Why do my AI fantasy landscapes look busy but lack a clear focal point?

This often comes from prompts that list many objects without specifying composition. Adding details about camera angle, main subject, and depth—such as a foreground path leading to a distant citadel under a dramatic sky—helps models allocate attention and create clearer focal hierarchies.

How do I pick between two AI tools that both seem strong for fantasy landscapes?

Test them on identical tasks: generating the same scene from text, refining it via image-to-image, and producing variants for different times of day. Compare how consistently they preserve geography, how many iterations are needed, and whether their licensing, resolution options, and pricing align with your long-term project needs.

What is the practical difference between text-to-image and image-to-image for fantasy environments?

Text-to-image is ideal for initial exploration, letting you quickly try different moods, biomes, and compositions from scratch. Image-to-image lets you evolve a promising base landscape—changing weather, lighting, or details—while preserving core layout, which is crucial when you want continuity across multiple scenes in the same location.

Are AI-generated fantasy landscapes safe to use commercially?

Commercial suitability depends on each platform’s licensing terms, training data approach, and any provenance or watermarking features.

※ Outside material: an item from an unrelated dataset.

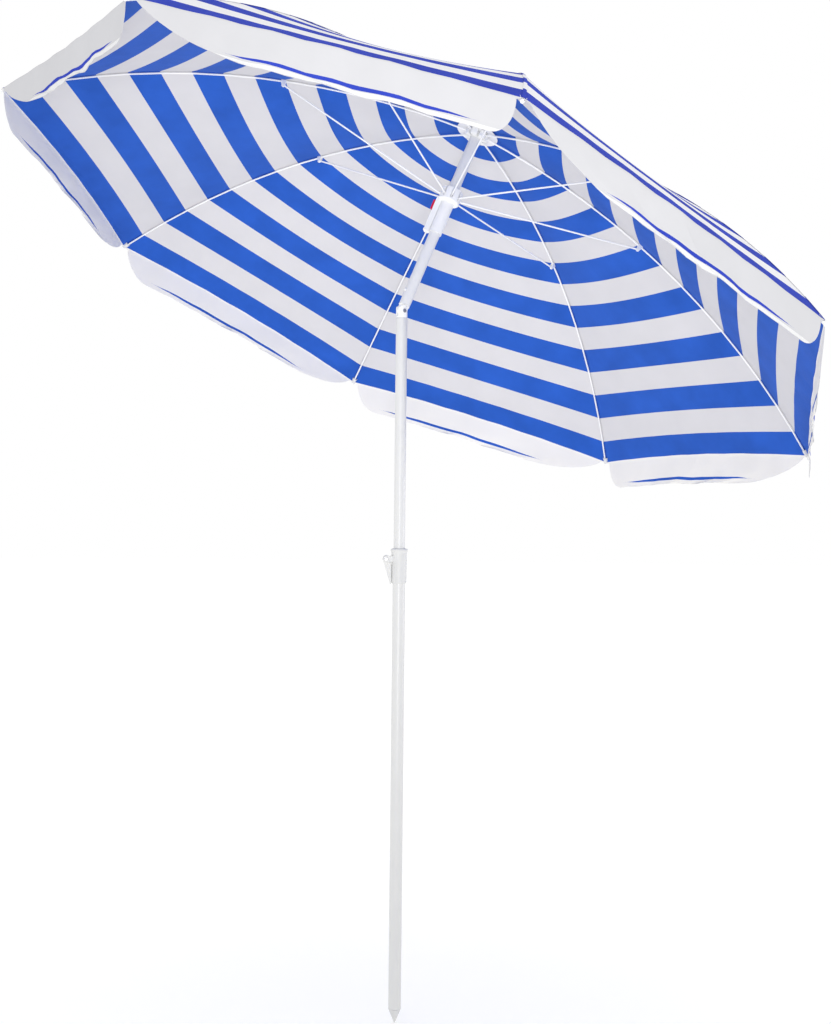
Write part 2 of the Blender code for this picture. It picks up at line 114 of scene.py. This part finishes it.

If you plan to use images for covers, games, or large-scale campaigns, review official documentation carefully and consider legal or policy guidance, especially in jurisdictions with evolving AI regulations.

How many iterations does it usually take to get a usable fantasy landscape with AI?

Even with strong tools, expect multiple generations and several image-to-image refinement passes before you reach a landscape that fits your story, style, and technical needs. As you standardize prompts, seeds, and editing workflows, iteration counts typically decrease, but key locations still benefit from deliberate, multi-step refinement and human review.